El Romeral is an iron mine in north-central Chile. The mine benefits from being located only 22 km NNE of the city of La Serena and being next to Guayacán, a port with conditions for high-tonnage cargo ships. The mine emerged as a replacement for the nearby mine of El Tofo that was close to depletion in the early 1950s. El Romeral was Bethlehem Chile Iron Mines last major investment as Compañía de Acero del Pacífico obtained the ownership of El Tofo and El Romeral in the early 1971 when they were nationalized during the Presidency of Salvador Allende. Despite being initially an expensive mine in terms of infrastructure investment and having a troublesome geology El Romeral proved with time to host more iron than initially thought. Following an ownership restructuring Compañía Minera del Pacífico, now holds control of the mine. During the 1970s El Romeral would produce enough iron to fully supply the steel mill of Huachipato. From the 1970s onward El Romeral came to overshadow El Algarrobo mine in iron production.

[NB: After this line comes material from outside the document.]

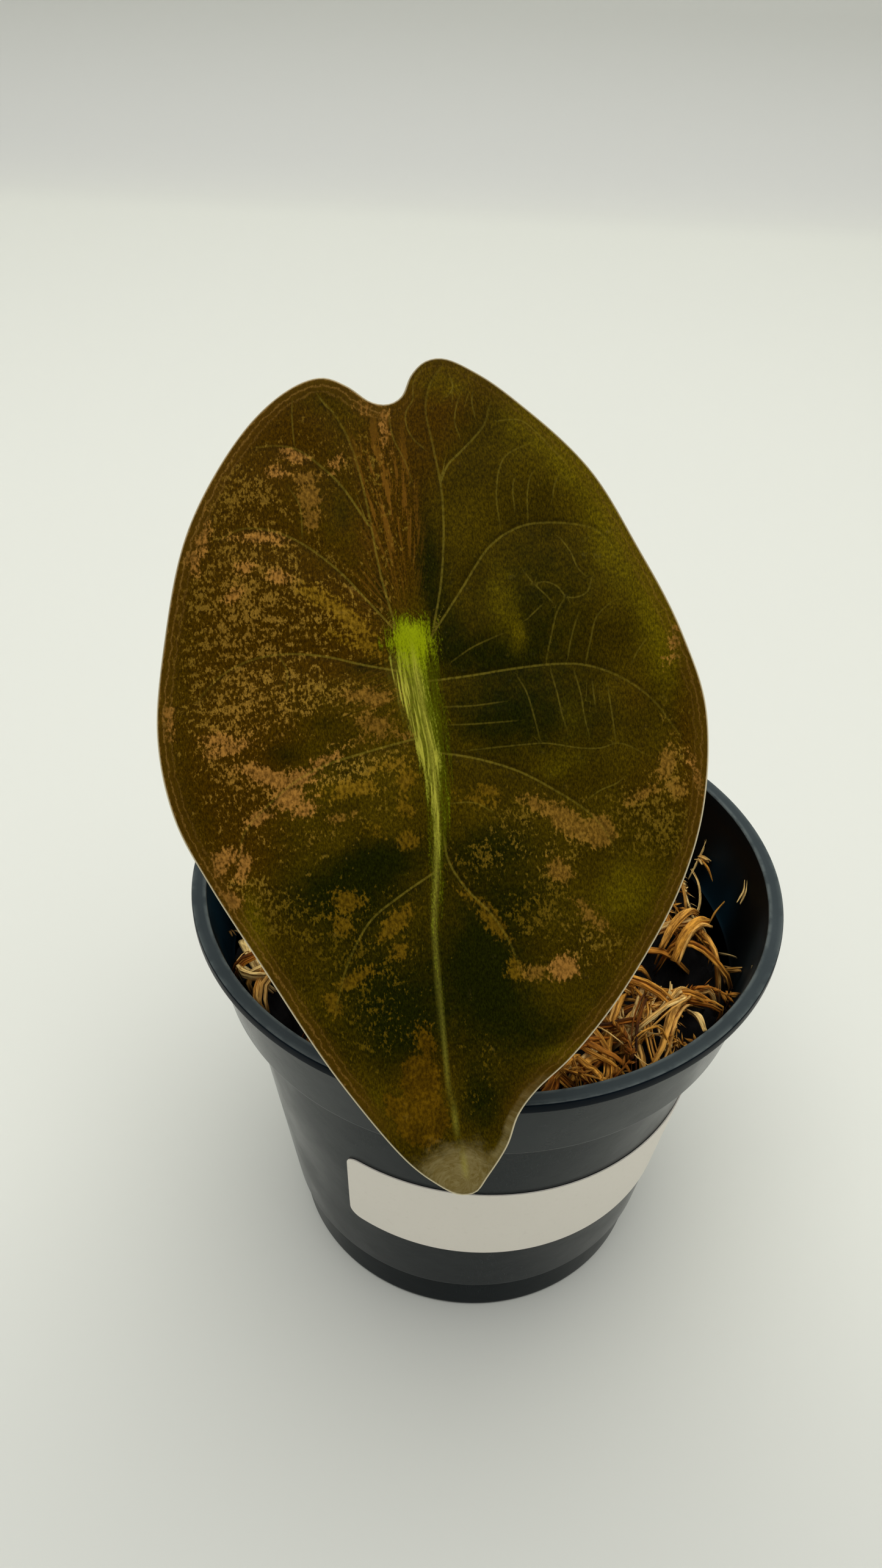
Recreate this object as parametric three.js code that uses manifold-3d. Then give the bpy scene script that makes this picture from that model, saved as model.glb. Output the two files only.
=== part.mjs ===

The ore of the mine is one of various iron oxide-apatite (IOA) ores located in the southern end of the Chilean Iron Belt. As with other ores of the Chilean Iron Belt located south of Chañaral, El Romeral is located on the Atacama Fault. El Romeral in particular is located on a southern extension of Atacama Fault known as El Romeral Fault Zone (Zona de Falla El Romeral). The ores of the mine are emplaced within andesite rocks of La Liga Formation.

==Bibliography==
- Millán, Augusto (1999). "Historia de la minería del hierro en Chile"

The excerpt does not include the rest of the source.